With all this in mind, how can you switch up your training and place a completely different emphasis on your body and the systems utilised? One popular method currently sweeping gyms up and down the country, as well as further afield, is a training technique known as the Dramatic Transformation Principle, or DTP for short.

For those of you that haven’t previously heard of DTP or are unsure how to incorporate this into your current training, read on; the purpose of this article is to take a closer look at this current craze and see what all the fuss it about.

Dramatic Transformation Principle

DTP has the ability to completely transform the way you undertake your resistance training whilst at the same time creating the physique you’ve always dreamt of.

So how does it work? Rather than traditional weight training methods that only target your fast twitch muscle fibres, DTP targets both fast and slow twitch. This additional recruitment allows for both enhancements and definition to your target muscles like never before.

If that isn’t enough, the DTP method of training also elevates your heart rate, and therefore the intensity at which you train, allowing for increased fat burning as well as muscle growth and development. It really does create an environment where you simply cannot lose.

Implementing DTP Into A Workout

So how do you implement DTP into your workout? Rather than traditional weight lifting techniques, which might have involved 3-4 sets of 10-12 repetitions on a particular exercise, DTP requires you to perform 10 sets with the repetition range for the first 5 sets dropping from 50 to 10 in equal increments – i.e. 50, 40, 30, 20 and 10.

When you reach the fifth set and have completed your 10 repetitions you are then required to reverse this process and work in the opposite direction for a further 5 sets – i.e. 10, 20, 30, 40 and 50.

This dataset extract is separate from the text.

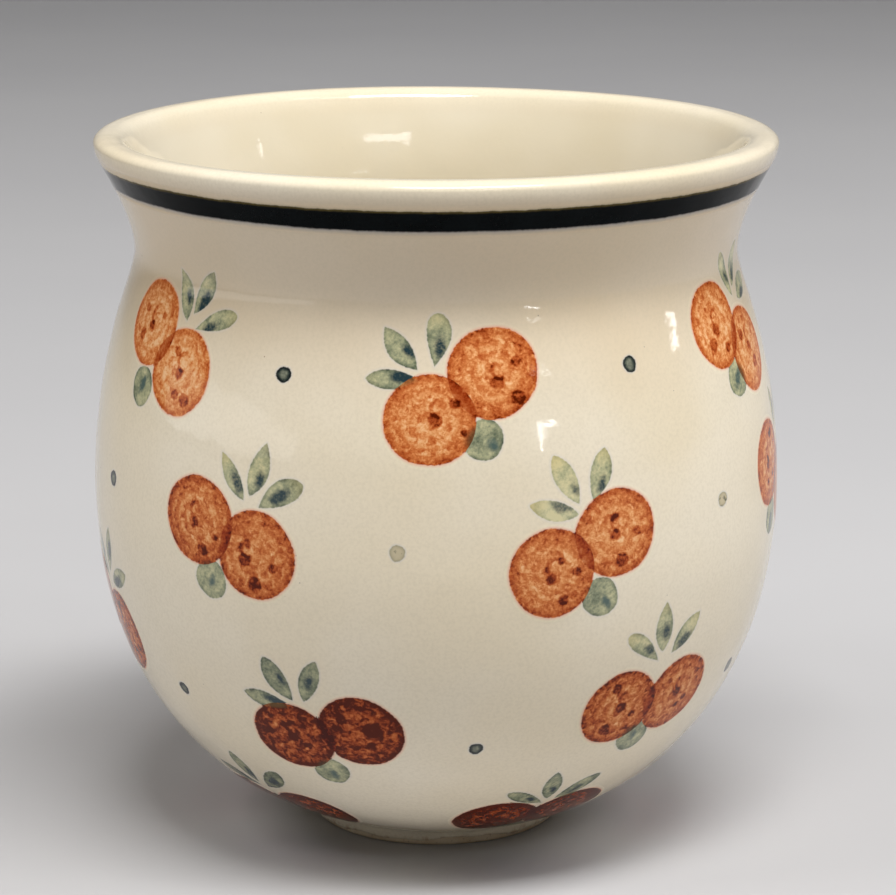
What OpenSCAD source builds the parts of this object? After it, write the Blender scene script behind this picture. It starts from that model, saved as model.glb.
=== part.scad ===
// Round-bellied stoneware mug: a flared lip above a narrow neck, a full belly, a small turned
// foot, an ear-shaped strap handle, a cream glaze and painted sprays of berries in four rows.
// It stands on z = 0 with its axis on Z, and the handle points along +Y. Azimuths are degrees
// from -Y towards +X. The colour marks are thin films lying on the glaze.

/* [Cup] */
// Height from the foot to the top of the lip
mug_h = 95; // [94:0.5:98]
// Widest diameter of the lip
lip_d = 91.3; // [90:0.1:93]
// Narrowest diameter of the neck
neck_d = 81; // [79:0.1:83]
// Height of the narrowest part of the neck
neck_z = 79.6; // [78.5:0.1:80.5]
// Widest diameter of the belly
belly_d = 92.8; // [91:0.1:95]
// Height of the widest part of the belly
belly_z = 46.9; // [45:0.1:49]
// Diameter of the foot ring
foot_d = 34.2; // [32:0.1:36]
// Height of the foot ring
foot_h = 1.5; // [1.2:0.1:1.8]
// Thickness of the wall with its glaze
wall_t = 4.3; // [4:0.1:5]
// Height of the floor inside
floor_z = 7.2; // [6.8:0.1:8]
// Thickness of the glaze coat
glaze_t = 0.35; // [0.3:0.01:0.4]

/* [Handle] */
// Width of the strap
strap_w = 14; // [12:0.5:16]
// Thickness of the strap
strap_t = 8; // [7:0.5:9]
// Distance from the cup's axis to the middle of the strap at its furthest
handle_reach = 73; // [72:0.5:75]
// Height at which the strap is furthest out
handle_z = 57; // [56:0.5:58]

/* [Painting] */
// Diameter of a berry print
berry_d = 11.5; // [10.5:0.1:12]
// Length of a pointed leaf
leaf_l = 7.2; // [6:0.1:7.6]
// Width of a pointed leaf
leaf_w = 2.9; // [2:0.1:3.2]
// Diameter of the round leaf under the berries
round_leaf_d = 5.2; // [4.5:0.1:5.6]
// Diameter of a dot between sprays
dot_d = 2.1; // [1.5:0.1:2.6]
// Height of the lower edge of the dark band
band_z = 88.7; // [88:0.1:89]
// Height of the dark band
band_h = 2.8; // [2:0.1:2.9]
// Thickness of a colour film
paint_t = 0.16; // [0.14:0.01:0.2]

/* [Hidden] */
$fn = 96;

CLAY = [0.80, 0.71, 0.58];
GLAZE = [0.91, 0.88, 0.79];
BLACK_GREEN = [0.07, 0.10, 0.10];
RUST = [0.72, 0.36, 0.19];
LEAF_GREEN = [0.50, 0.55, 0.43];
DARK_GREEN = [0.22, 0.28, 0.25];

// Radii and heights of the glazed surface
lip_r = lip_d / 2;
neck_r = neck_d / 2;
belly_r = belly_d / 2;
foot_r = foot_d / 2;
lip_z = mug_h - 1.1;          // where the lip is widest
lip_flat_r = lip_r - 1.85;    // outer edge of the flat top of the lip
lip_crest_r = lip_r - 2.45;   // inner edge of the flat top of the lip
lip_face_r = 3.9;             // rounding of the lip's outer face
lip_inside_r = 2.5;           // rounding of the lip's inner edge
flare_lean = 30;              // lean of the flare from the vertical
belly_start = [foot_r + 2.65, foot_h + 1.65];
belly_rise = 19.7;            // slope of the belly where it leaves the foot
glaze_end_z = 0.7;            // the glaze is wiped off the foot below this height
foot_wall = 3.4;              // width of the foot ring
foot_edge = 0.55;             // rounding of the foot ring's edges

function reversed(list) = [for (i = [len(list) - 1:-1:0]) list[i]];
function towards(angle) = [cos(angle), sin(angle)];

// A smooth curve between two points that leaves the first and arrives at the last in the
// directions given, each held as far as hold says. It leaves out its first point.
function curve(first, leaving, last, arriving, hold, steps) =
    let (near_first = first + hold[0] * towards(leaving),
         near_last = last - hold[1] * towards(arriving))
    [for (i = [1:steps]) let (t = i / steps, s = 1 - t)
        s^3 * first + 3 * s^2 * t * near_first + 3 * s * t^2 * near_last + t^3 * last];

// An elliptical arc round a centre, without its first point
function arc(centre, size, from, to, steps) =
    [for (i = [1:steps]) let (a = from + (to - from) * i / steps)
        centre + [size[0] * cos(a), size[1] * sin(a)]];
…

Allow for approximately 45 seconds rest only between each set. It should also be noted that the resistance will be required to be altered throughout, increasing as the repetitions diminish. Consider the below example, which demonstrates how you could utilise the DTP process to target your chest through a flat bench press:

DTP Flat Bench Press Workout Example
  • 50 repetitions with 20kg
  • 40 repetitions with 25kg
  • 30 repetitions with 30kg
  • 20 repetitions with 35kg
  • 10 repetitions with 40kg
  • 10 repetitions with 40kg
  • 20 repetitions with 35kg
  • 30 repetitions with 30kg
  • 40 repetitions with 25kg
  • 50 repetitions with 20kg

The resistance utilised above is for the purpose of an example only. Always lift within your capabilities and never substitute resistance for strict form.

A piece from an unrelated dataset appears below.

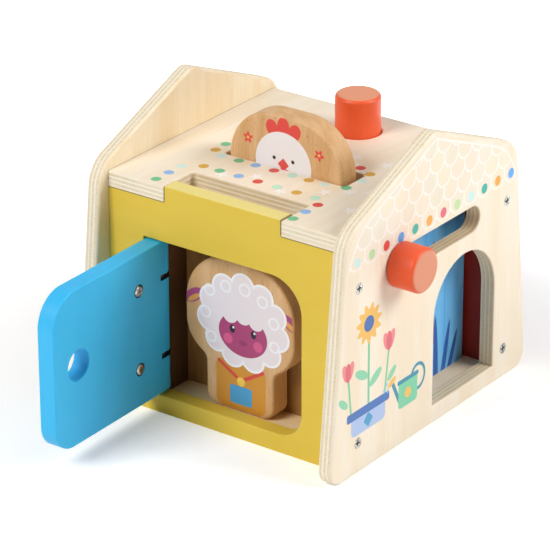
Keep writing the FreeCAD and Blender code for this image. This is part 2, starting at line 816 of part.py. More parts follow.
# Hen: a block with a round top, its keeper bar, and the two guides that it slides in
hen_block = new_body("hen_block", (0, hen_thickness - hen_front, 0), upright)
pad(hen_block, rectangle(-hen_half, hen_bottom, hen_half, hen_top), hen_thickness)
round_edges(hen_block, hen_round, corner_at((-hen_half, hen_top), (hen_half, hen_top)))
round_edges(hen_block, edge_round, outline_at(hen_block, 0, hen_thickness))
keeper_top = roof_under - hen_rise - contact_gap
keeper_low = keeper_top - keeper_height
keeper_screw_level = keeper_low + keeper_height / 2
keeper_screw_half = keeper_half / 2
for x in (-keeper_screw_half, keeper_screw_half):
    drill(hen_block, (x, keeper_screw_level, 0), up, screw_hole, hen_thickness / 2)
hen_keeper = new_body("hen_keeper", (0, hen_thickness - hen_front + keeper_thickness, 0), upright)
pad(hen_keeper, rectangle(-keeper_half, keeper_low, keeper_half, keeper_top), keeper_thickness)
for x in (-keeper_screw_half, keeper_screw_half):
    cut(hen_keeper, circle(x, keeper_screw_level, screw_hole / 2))
bevel_edges(hen_keeper, screw_bevel, ring_at(0, screw_hole))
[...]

Due to the intensity requirements of this training method you should develop a base foundation of strength initially and it is advised where possible to always have a spotter on standby.

Introducing DTP Into Your Training

DTP is a truly remarkable means of achieving your fitness goals without spending hours upon hours in the gym. Due to its intensity, if utilised solely on all body parts it is recommended that you take structured breaks and adopt other training methods every 3-4 weeks. Alternatively, you could just throw DTP into your normal training regimes every so often to truly shock your system.

Not only is DTP a highly effective and efficient means of training but it is also adaptable to your own unique needs and requirements. There are so many ways to apply DTP to your training sessions and as long as you always follow the 10 sets and 50-10 repetition range in the specific order highlighted above then you can never go too far wrong.

DTP could also be applied to various muscle groups within a single session. For example, you could complete a chest exercise followed by a back exercise. Alternatively, if you wanted to concentrate on a single body part, such as the chest region, you could complete the flat bench press example given above followed by the pec dec machine.

Remember DTP can be applied to both free weights and machines. You could even utilise DTP methods at the end of a traditional training session to ensure the target muscle is well and truly exhausted.

Final Word

So there you have the ins and outs of the Dramatic Transformation Principle. Before signing off let us briefly recap and summarise some of the key benefits that this method of training allows:

  • The progressive training manner in which you initially start with a low resistance and high repetition can be utilised as part of an active warm-up.
  • DTP targets both the slow twitch and fast twitch muscle fibres. This additional recruitment allows for both muscular enhancements and definition like never before.
  • The intensity levels offered through DTP allow for an elevated heart rate and accelerated method of fat burning.
  • Due to the limited rest intervals and nature of DTP training, you can complete a thorough workout in a short space of time and with limited equipment.

If your current training regime is long overdue an update or you’ve simply run out of ideas to shock your mind and body in the gym, then why not utilise DTP to add that variety you’ve been looking for? Consider your specific needs and requirements and adapt these incredible training principles to suit you.

Once you’ve trained the DTP way, you’ll wonder why you didn’t make the change earlier.